When the Aereo defendants claimed that the Court, if it sided with the plaintiffs, would chill innovation, the Court cast aside this concern while gratuitously acknowledging that Congress does not want to dissuade innovation.  Rather than undertake any substantive analysis, however, the Court merely ordained that the decision would have no adverse impact.  In justifying its determination, the Court emphasized that its ruling was limited and pointed to legislative history that the “[transmit amendment] does not determine whether different kinds of providers in different contexts also ‘perform’.”  But, this precisely what Aereo is.  A different kind of provider in a different context.   To this point, It should not go unnoticed that Court employed used car analogies and “knobs” in its decision to elucidate its technology analysis.  To prop up its finding, the Court turned to legislative history and selectively chose the history which best suited its decision.  Yet, by its own admission, it recognized that Congressional history specifically cautioned that new technology would not necessarily fall within the strictures of the retransmission amendment.    

So, how did the Aereo Court get it wrong? [iv] I would argue it simply did not understand technology to a degree necessary to appreciate the substantive technology issues in question. The Court was fumbling with and failed to grasp the concept of transmission.  A digital broadcast signal is encoded and then decoded when it is received.  This is the case with every TV with a digital receiver.  Once the signal is received, it is decoded and then “retransmitted” across a bus (a carrier) to a processor that then runs an application or function to visually display the data on a screen.  Aereo is simply distributing the same functions over space.[v]  Instead of using an internal bus, it is using the internet to deliver the signal to a computer viewer.  It is as if Aereo removed the box around the TV, and then separated and spread its components over distance and then reconnected the components with very long wires.  Is their a substantive difference merely because a passive box encloses the retransmission function?   Or, is it that the retransmission occurs within some undefined proximity to a viewer that the Court intuitively senses but never articulated?  As for the antenna aspect, again by viewing the function, Aero is no different from a viewer that rents a TV with a digital antenna, except the viewer just rents the antenna component in the Aereo case.  Again, we come to not so much to function as much as packaging and form factor.

When viewed within a comparative functional analysis, the court is simply off base.  The only valid argument one could raise is that transmitting a signal beyond is natural extent (i.e., the receivable coverage area) is exercising a transmission right more broadly than what the content owner intended.   Considered in this light, the question must be put whether any content owner or broadcaster that permits or engages in a broadcast over licensed spectrum to the general public at large is, by the very act itself, waiving its right to select who and how viewers may receive a signal.  It is as if an author dumped an unlimited number of copies of his book into the public square with a “free as long as you don’t tear out or add pages” sign, and then complains if Mr. Smith picks a few up and delivers them to the convalescent home.   If the format is generally decodable and the medium is receivable in the public airwaves, it certainly defies logic that a one-to-one re-transmission does anything more than the original act itself, assuming the viewer had the ability to or ought to have received the signal to start with. But the Court never reaches this level of inquiry in its decision.

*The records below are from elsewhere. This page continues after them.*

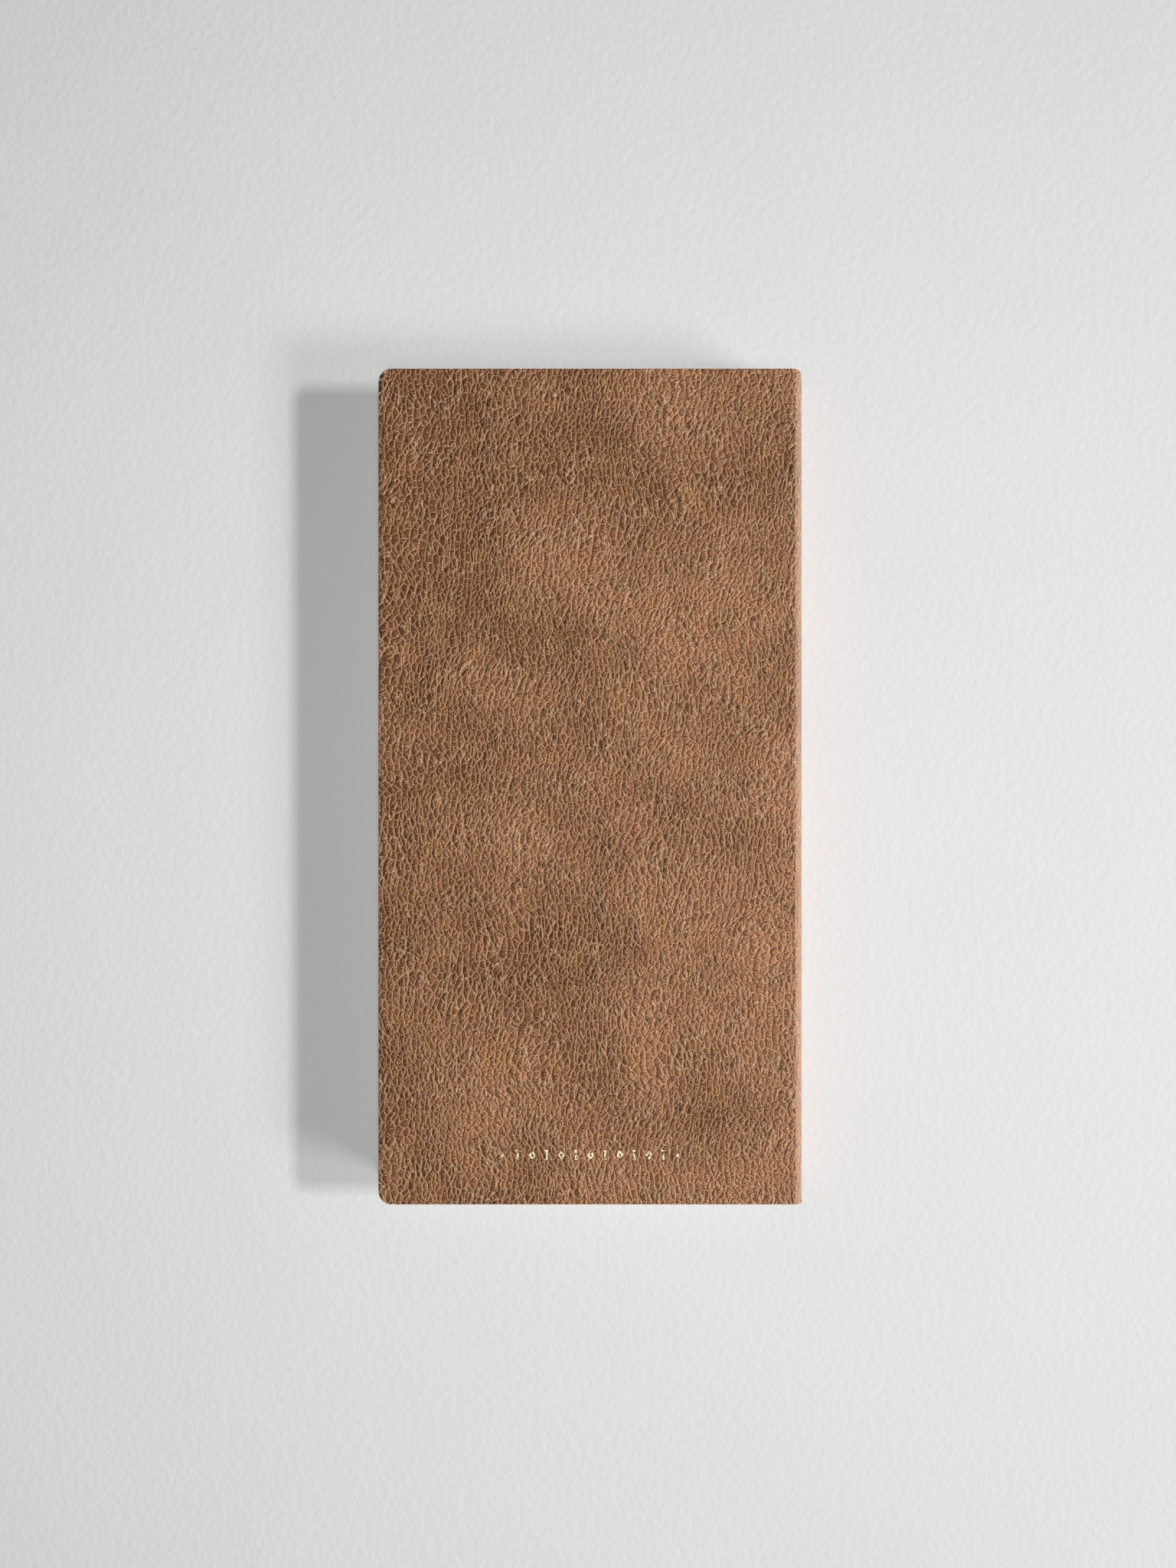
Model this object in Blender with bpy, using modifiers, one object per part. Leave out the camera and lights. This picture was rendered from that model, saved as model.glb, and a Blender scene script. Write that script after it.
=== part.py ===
"""Slim softcover notebook, closed and lying on its front cover.

The cover is one wrap of leather-look sheet over thin card, cut flush at its edges.
It holds a sewn text block: folded sections, stitched through their folds and lined.
+X points to the spine, +Y to the head and +Z up through the back cover.
The origin is the middle of the closed book's footprint, on the surface that it lies on.
"""

import math

import bmesh
import bpy
from mathutils import Matrix, Vector

# Driving sizes, in metres
COVER_WIDTH = 0.096  # fore edge to the outside of the spine
COVER_HEIGHT = 0.189  # tail to head
CORNER_RADIUS = 0.003  # fore-edge corners of the cover
SHOULDER_RADIUS = 0.0021  # outside of the wrap where it turns from a panel to the spine
SHOULDER_FLAT = 0.0001  # flat end of the spine's channel, past the turn
LEATHER = 0.0008
BOARD = 0.0005
ENDPAPER = 0.0002
SQUARE = 0.0012  # how far the cover stands past the text block
SECTIONS_PER_HALF = 5
SECTION = 0.0007  # one pressed section of folded sheets
MIDDLE_LEAVES = 4
LEAF = 0.0002
SPINE_BOARD = 0.0004
SPINE_LINING = 0.0002
THREAD_DIAMETER = 0.0004
SEWING_STATIONS = 6
END_STATION_INSET = 0.012  # first and last stitch, from the ends of the text block
SPINE_BOARD_TUCK = 0.0003  # how far the spine card runs into the turn of each shoulder
HINGE_GAP = 0.0025  # bare leather between a board and the shoulder
TOOLING_MARKS = 13  # gilt marks in the row near the tail
TOOLING_PITCH = 0.0033
TOOLING_HEIGHT = 0.0023
LOZENGE_WIDTH = 0.0017
BAR_WIDTH = 0.0009
END_LOZENGE_HEIGHT = 0.0011
END_LOZENGE_WIDTH = 0.0008
TOOLING_FROM_TAIL = 0.0112
POCKET_DEPTH = 0.00025  # how deep the tooling is pressed
FOIL = 0.0001

# Clearances
LAYER_GAP = 0.0001  # between glued or stacked layers
PANEL_GAP = 0.0003  # between a leather panel and the spine piece, where the wrap bends
AXIS_STANDOFF = 0.00015  # how far a hinge line lies outside the leather
LEAF_ROOT_GAP = 0.0002  # from a middle leaf's root to the line of the folds
POCKET_CLEARANCE = 0.0001  # round and under the foil

# Rounding
CORNER_SEGMENTS = 6
FOLD_SEGMENTS = 3
SHOULDER_SEGMENTS = 6
THREAD_SIDES = 8

# Heights of the layers, from the surface that the book lies on
BOARD_Z = LEATHER + LAYER_GAP
PASTEDOWN_Z = BOARD_Z + BOARD + LAYER_GAP
FLYLEAF_Z = PASTEDOWN_Z + ENDPAPER + LAYER_GAP
SECTIONS_Z = FLYLEAF_Z + ENDPAPER + LAYER_GAP
SECTION_PITCH = SECTION + LAYER_GAP
LEAVES_Z = SECTIONS_Z + SECTIONS_PER_HALF * SECTION_PITCH
LEAF_PITCH = LEAF + LAYER_GAP
MIDDLE_Z = LEAVES_Z + (MIDDLE_LEAVES * LEAF_PITCH - LAYER_GAP) / 2
THICKNESS = 2 * MIDDLE_Z

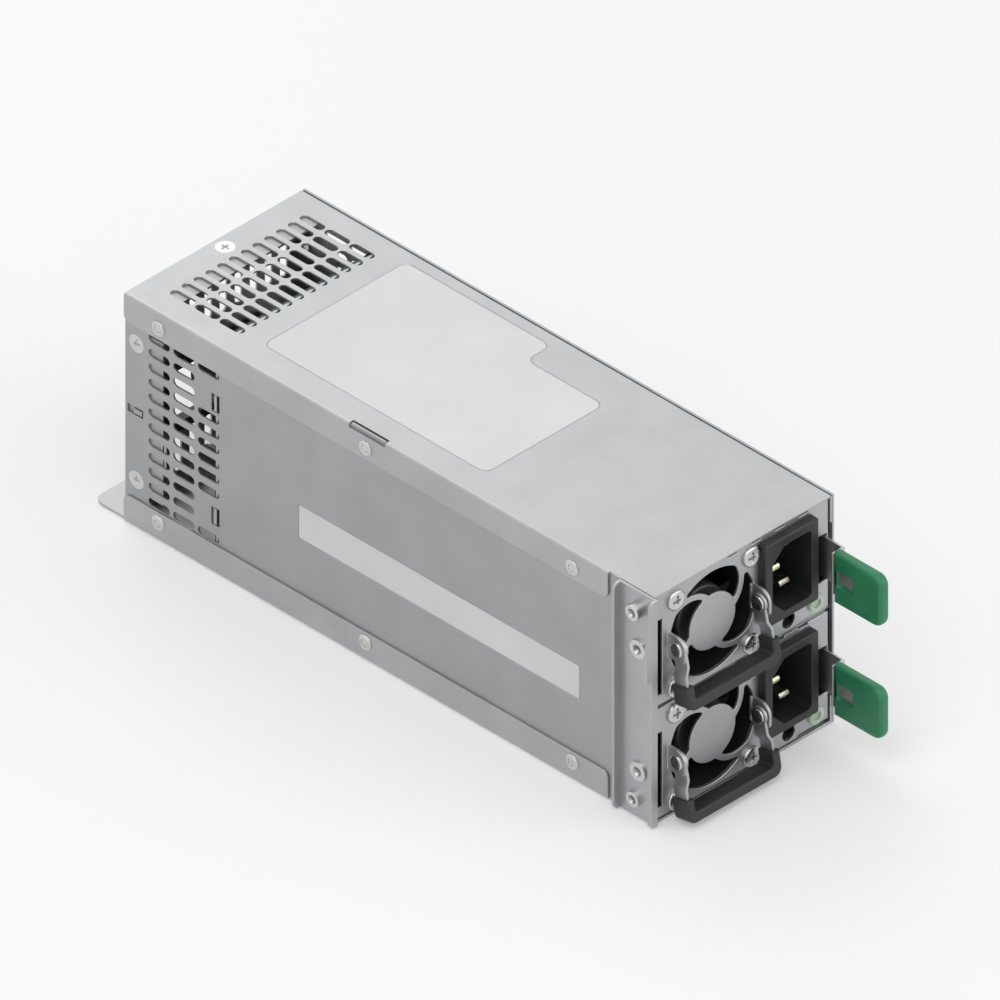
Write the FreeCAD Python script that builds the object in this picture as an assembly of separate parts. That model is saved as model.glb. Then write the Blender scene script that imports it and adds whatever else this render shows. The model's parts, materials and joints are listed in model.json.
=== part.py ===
import FreeCAD, Part
import math
import os

# Redundant server power supply: a sheet steel cage with two hot swap modules, one above the other.
# Millimetres. +X right, +Y to the rear, +Z up. Origin: centre of the cage's underside.

V = FreeCAD.Vector
X, Y, Z = V(1, 0, 0), V(0, 1, 0), V(0, 0, 1)

# Cage
cage_width = 77.0
rear_room = 46.7
bay_height = 40.6
sheet = 0.8
bend_radius = 1.0
flange_height = 10.0
left_flange_start = 19.2
flange_corner = 2.5
rear_tongue = 13.8
tongue_corner = 4.0
tongue_hole_radius = 2.1
tongue_hole_spacing = 40.0
shelf_setback = 1.5
shelf_overhang = 3.5
vent_count = 12
vent_width = 3.0
vent_setbacks = (14.3, 24.8, 35.3)
top_vent_pitch = 5.0
top_vent_length = 9.5
side_vent_pitch = 5.47
side_vent_length = 9.0
label_depth = 0.25
label_corner = 3.5
cover_label_start = 81.3
cover_label_step = 114.3
cover_label_end = 176.3
cover_label_left = 10.5
cover_label_right = 5.5
cover_label_notch = 16.0
wall_label_start = 31.7
wall_label_end = 151.4
wall_label_drop = 12.1
wall_label_rise = 0.7
rivet_radius = 2.75
rivet_height = 0.7
rivet_shank = 1.1
rivet_tail = 0.2
rivet_front = 34.3
rivet_middle = 122.1
rivet_rear = 14.7
rivet_rise = 6.3
rivet_drop = 5.9
flat_head_radius = 3.2
flat_head_depth = 0.7
flat_shank = 1.5
hole_gap = 0.1
screw_inset = 4.7
screw_offset = 25.0
rear_flange = 15.2
flange_gap = 2.0
outlet_width = 44.0
outlet_height = 22.0
outlet_corner = 5.0
outlet_drop = 6.0
bushing_wall = 1.4
bushing_lip = 2.0
edge_slot_length = 15.4
edge_slot_width = 2.2
edge_slot_depth = 1.7
edge_slot_place = 121.5

# Side bracket
bracket_sheet = 1.0
bracket_front = 1.5
bracket_rear = 14.5
bracket_margin = 0.3
rib_reach = 2.8
rib_corner = 2.4
nose_reach = 2.5
hook_reach = 4.0
foot_reach = 2.0
hook_drop = 16.0
hook_height = 13.5
nose_corner = 2.2
foot_hem = 0.7
boss_radius = 2.75
boss_hole = 1.5
boss_lengths = (3.6, 1.5)
boss_setbacks = (5.3, 7.2)
boss_drop = 6.3
boss_rise = 6.8
nut_radius = 3.35
nut_hole = 1.65
nut_height = 1.0
nut_setback = 5.5
nut_drop = 21.1
nut_rise = 17.6
collar_shank = 0.35

# Module
side_gap = 0.5
slide_gap = 0.2
module_sheet = 0.6
module_length = 178.0
face_recess = 0.5
face_sheet = 1.0
fan_x = -12.6
fan_drop = 0.45
fan_room = 2.6
fan_depth = 28.0
fan_corner = 3.0
fan_wall = 0.8
fan_screw_margin = 3.0
fan_hub = 10.0
fan_blades = 7
blade_gap = 0.6
blade_sheet = 1.0
shaft_radius = 1.5
shaft_gap = 0.05
bearing_wall = 1.6
motor_radius = 10.5
motor_plate = 3.0
strut_width = 2.6
grille_inner = 9.8
spoke_width = 2.0
leaf_round = 0.8
pan_head_radius = 3.5
pan_head_height = 1.3
pan_shank = 1.6
pan_length = 9.0
notch_gap = 2.25
notch_top = 11.5
notch_bottom = 16.0
step_start = 23.0
step_rise = 0.95
view_hole_x = 19.8
view_hole_rise = 3.55
view_hole_radius = 2.65
light_inset = 5.4
light_rise = 4.75
light_radius = 3.1
light_hole = 1.5
light_proud = 1.0

# Bail handle
bail_x = -13.175
ear_clearance = 0.275
ear_sheet = 1.0
ear_reach = 7.36
ear_top = 4.7
ear_bottom = 4.3
pivot_reach = 3.6
pivot_rise = 0.65
pivot_radius = 1.5
pivot_gap = 0.08
pivot_head = 2.6
pivot_head_height = 0.5
bail_sheet = 1.0
bail_side_gap = 0.15
bail_lug = 3.25
bail_tilt = 10.5
neck_back = 2.75
neck_front = 2.75
joggle = 1.35
joggle_start = 6.3
joggle_end = 9.0
grip_back = 2.85
grip_front = 3.9
grip_top = 12.15
grip_bar_top = 16.7
grip_bottom = 20.35
grip_margin = 1.225
grip_leg = 3.1
grip_corner = 3.0
grip_round = 0.9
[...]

Even assuming that Aero was engaged in something analogous to CCTV, the next question is what substantive harm has occurred if the content is unchanged and the content is broadcast for free.  If anything, the act of retransmission in unadulterated form advances the commercial interests of the broadcaster and owner.  It could be argued that the broadcaster suffers harm because the presentation has a particular placement in a series of presentations whereby if the presentation in question is not seen in series it diminishes its value.  This argument would be specious at best, because viewers have the unfettered ability to change channels, nor has any broadcaster attempted to impose a license condition that requires a viewer to be tethered to a channel for a series of programs.  Quite the opposite.  Each “show” is advertised and promoted as a separate work or performance such that no broadcaster adds any transformative value by showing a series of shows in any particular combination.      

Further, to the extent retransmission reaches a larger set of eyes and delivers the original advertising, it seems inexplicable how any broadcaster can claim harm.  If anything, retransmission furthers the economic interests of the broadcaster, and thus the owner of the work.  If the answer is “just because the owner is the copyright holder”, then the question must be whether there is a legally and morally sufficient basis to warrant the chilling of innovation when there is no readily apparent harm.   To this point, it is granted that an artist can control the distribution of his works.  For example, a private painting made for a person or special viewing may very well warrant protection because it was created with the specific purpose of a limited distribution.  The limited or private distribution is part of the original work itself.  It has a creative intimacy in its purpose.   On the other hand, by allowing broad public dissemination of a work to any and all who might view it, the work has lost its intimacy with its creator and there can be no compelling reason why it should be controlled as long as it does not cause economic harm. 

As technology accelerates and provides increasingly more ways in which viewers may receive, view, interpret, interact and enhance works, the courts need to recognize that technology is forcing courts to dig deeper into the substantive nature of intellectual property and understand precisely what is protectable and why a work is protected.  Simply dithering and fudging around the edges with narrow holdings and vague notions does not advance the interests of society, and harms innovation and creativity because of uncertainty.   They create vast uncertainty, because it is impossible to distill any rational boundaries that can be applied by a technologist. 

Our judiciary is in desperate need of qualified jurists with a sound understanding of technology, otherwise the ingenuity and creativity that drives our economy will suffer in the morass of legal uncertainty. 

Disclosure:  The author has no direct or indirect interest in Aereo or any party related or affiliated with Aereo.




[i]  American Broadcasting Cos. v. Aereo, Inc., 134 S. Ct. 2498 (2014) (Web Link: http://www.supremecourt.gov/opinions/13pdf/13-461_l537.pdf)
 
[iii] See, discussion of general expertise of judges:  http://www.libertylawsite.org/2014/02/05/posners-tyranny-of-expertise/
 
[iv] See, Copyright: ABC, Inc. v. Aereo, Inc., 128 Harv. L. Rev. 371 (Nov. 2014), for an interesting discussion of “purposivism and textualism”.
 
[v] Id. Some describe this as raising uncertainty with “cloud” implementations.  Again, it misses the point.  Even the NIST definition of what a cloud service is ambiguous at best.  See, NIST Special Publication 800-146 which contemplates hybrid implementations.  An understanding of how technology is doing a function is essential as what it is doing in any substantive analysis, because the "how" informs the "what."